The apse of an Orthodox church (Photo: Luca Fiore)

Russians and Ukrainians pray together for peace

The Eurasian CL communities joined together for a moment of song and prayer, following the Pope's intention. "In such a delicate moment, our gaze must be turned towards the person of Christ.”
Luca Fiore

Ukrainians and Russians together. But also Belarusians, Kazakhs and Lithuanians. The Eurasian CL communities connected via Zoom for a moment of prayer for peace following the intention expressed by Pope Francis at last Sunday’s Angelus.
A simple moment of songs and prayers, also from the Russian Orthodox tradition, to which several of the participants belong. Led by Jean François Thiry, regional manager, it brought together about seventy people while, at the same time, a similar gesture had been organized, in Italian, by Russian Cristiana.

After the reading of the words pronounced by the Pope on Sunday, there was the recitation of the Angelus and the reading of the prayer for universal brotherhood proposed in the encyclical Fratelli tutti: "Come, Holy Spirit! Show us your beauty / reflected in all the peoples of the earth, / so that we may discover anew/ that all are important/ and all are necessary/ different faces of one humanity that God so loves." The first song, then, was a song to Our Lady, Mater nebo, written by an Orthodox girl of the movement: "Mother of light and love, our people are gathered before you, we beg you: our misfortunes are endless. (...) Star that guides us, never abandon us, turn your tender gaze upon your children on their way and show us the way.”

The prayer of Metropolitan Antonij of Suroz, to whom many of the Orthodox present are attached and to whom they dedicated a large exhibition at the Rimini Meeting in 2015, was then read: "Lord, I cannot live without You! / I am so fragmented, disunited in myself, disunited with my neighbor, / I do not live the unity of charity with all those around me, / because I am not united to You! / Unite me to you so closely, so perfectly, / like the twig grafted onto the tree that gives it life unites to it. / Give us to be one with you, Lord, / so that your life may flow back into us, your divinity pervade us, your holiness fill us, your purity becomes our purity."
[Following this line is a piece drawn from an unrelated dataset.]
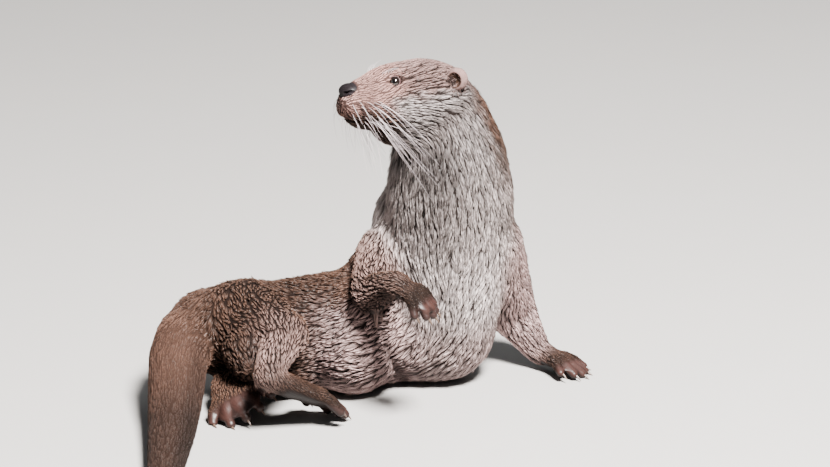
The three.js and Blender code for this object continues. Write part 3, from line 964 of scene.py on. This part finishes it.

Then another song was sung to Our Lady, this time Reina de la Paz by Claudio Chieffo: "Mother of Love, the lie destroys me. I want to be here, watch over me, I need your comfort." Then another prayer by a great figure of the Orthodox world, Father Aleksandr Men: "Give us to fulfill your new commandment, so that we may love one another as you have loved us. Give us patience, benevolence and dominion over one another, that we may be one as You are one with the Father and the Spirit, according to Your prayer and commandment."

A passage from Fr. Giussani's Generating Traces in the History of the World was then proposed: "The ‘I-You’ relationship between Christ and me is a relationship that carries my whole self in it, and therefore carries in me all those who share in Christ, as they were one (...). With Baptism was born a new personality which, the more it becomes aware of other human beings also called by Christ, the more it feels one with them ‘Don’t you know you are members one of another?’) Love for others becomes an overwhelming passion for them because they are part of Christ and therefore part of me. Thus is the new constellation that guides the sky which is God’s Holy Church. Thus arises a true reality of communion that begins and spreads as a whole subject of society, of the world, of human history, of universal history – the Church as the Body of Christ". The moment of prayer concluded with the recitation of the Our Father and the ancient Slavic song Pod tvoju milost' (Sub tuum praesidium).



"It was a gesture designed to remind us that, in such a delicate moment for the history of our countries, our gaze must be turned towards the person of Christ," explains Jean François Thiry. “And that we must entrust ourselves to the protection of Our Lady.”
This is not the first time that the CL communities in these countries have joined together to remind themselves of what is the true source of peace. It had already happened in 2014, the year of the Maidan Square riots, the events in Crimea and the beginning of the clashes in Eastern Ukraine, when a pilgrimage to the Holy Land was organized, to which Catholics and Orthodox, Russians and Ukrainians participated.